Adams, too, was Bostonian, and the Bostonian's uncertainty of
attitude was as natural to him as to Lodge. Only Bostonians can
understand Bostonians and thoroughly sympathize with the
inconsequences of the Boston mind. His theory and practice were
also at variance. He professed in theory equal distrust of
English thought, and called it a huge rag-bag of bric-a-brac,
sometimes precious but never sure. For him, only the Greek, the
Italian or the French standards had claims to respect, and the
barbarism of Shakespeare was as flagrant as to Voltaire; but his
theory never affected his practice. He knew that his artistic
standard was the illusion of his own mind; that English disorder
approached nearer to truth, if truth existed, than French measure
or Italian line, or German logic; he read his Shakespeare as the
Evangel of conservative Christian anarchy, neither very
conservative nor very Christian, but stupendously anarchistic.

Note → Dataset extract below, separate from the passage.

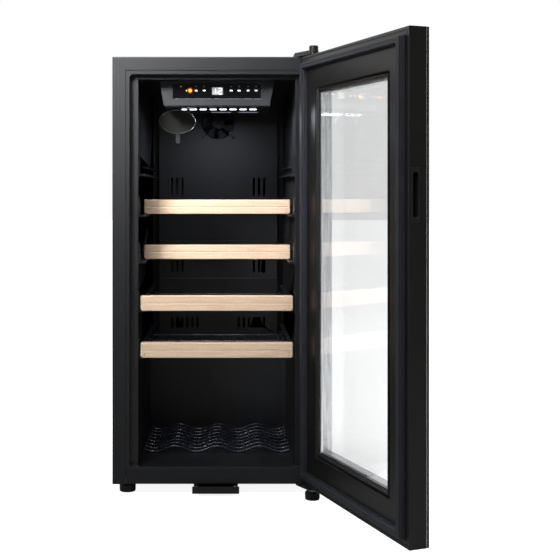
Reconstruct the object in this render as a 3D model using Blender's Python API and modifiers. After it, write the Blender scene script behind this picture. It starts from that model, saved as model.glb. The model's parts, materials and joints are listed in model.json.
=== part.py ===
"""Compact single-zone wine cooler with a glass door, as separate pieces in one frame.

Lengths are metres and +Z is up. Sizes are in the cabinet's own frame: x = 0 is the middle of the
cabinet, y = 0 the plane of its front flange with +y to the rear, and z = 0 the floor. One empty
moves that frame, so the origin of the file is the bottom centre of the object as it rests, with
the door open and two shelves drawn forward.
"""

import math

import bmesh
import bpy
from mathutils import Matrix, Vector

# Cabinet
CABINET_WIDTH = 0.395
CABINET_BOTTOM = 0.020
CABINET_TOP = 0.828
CABINET_DEPTH = 0.477
SHEET = 0.0012
GAP = 0.0003
FLANGE = 0.025
MITRE_GAP = 0.0003
RETURN_LIP = 0.014
BASE_RAIL_TOP = 0.0436

# Liner
RIM_STEP = 0.0075
OPENING_HALF = CABINET_WIDTH / 2 - FLANGE - RIM_STEP
OPENING_BOTTOM = 0.052
OPENING_DROP = 0.033
OPENING_TOP = CABINET_TOP - OPENING_DROP
OPENING_RADIUS = 0.007
REBATE_DEPTH = 0.0135
LINER_STEP = 0.0155
INNER_HALF = OPENING_HALF - LINER_STEP
INNER_FLOOR = 0.0485
CEILING_DROP = 0.0084
INNER_CEILING = OPENING_TOP - CEILING_DROP
REAR_FOAM = 0.037
INNER_BACK = CABINET_DEPTH - REAR_FOAM
HUMP_DEPTH = 0.110
HUMP_FRONT = INNER_BACK - HUMP_DEPTH
HUMP_TOP = 0.245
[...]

He
loved the atrocities of English art and society, as he loved
Charles Dickens and Miss Austen, not because of their example,
but because of their humor. He made no scruple of defying
sequence and denying consistency -- but he was not a Senator.
Double standards are inspiration to men of letters, but they
are apt to be fatal to politicians. Adams had no reason to care
whether his standards were popular or not, and no one else cared
more than he; but Roosevelt and Lodge were playing a game in
which they were always liable to find the shifty sands of
American opinion yield suddenly under their feet.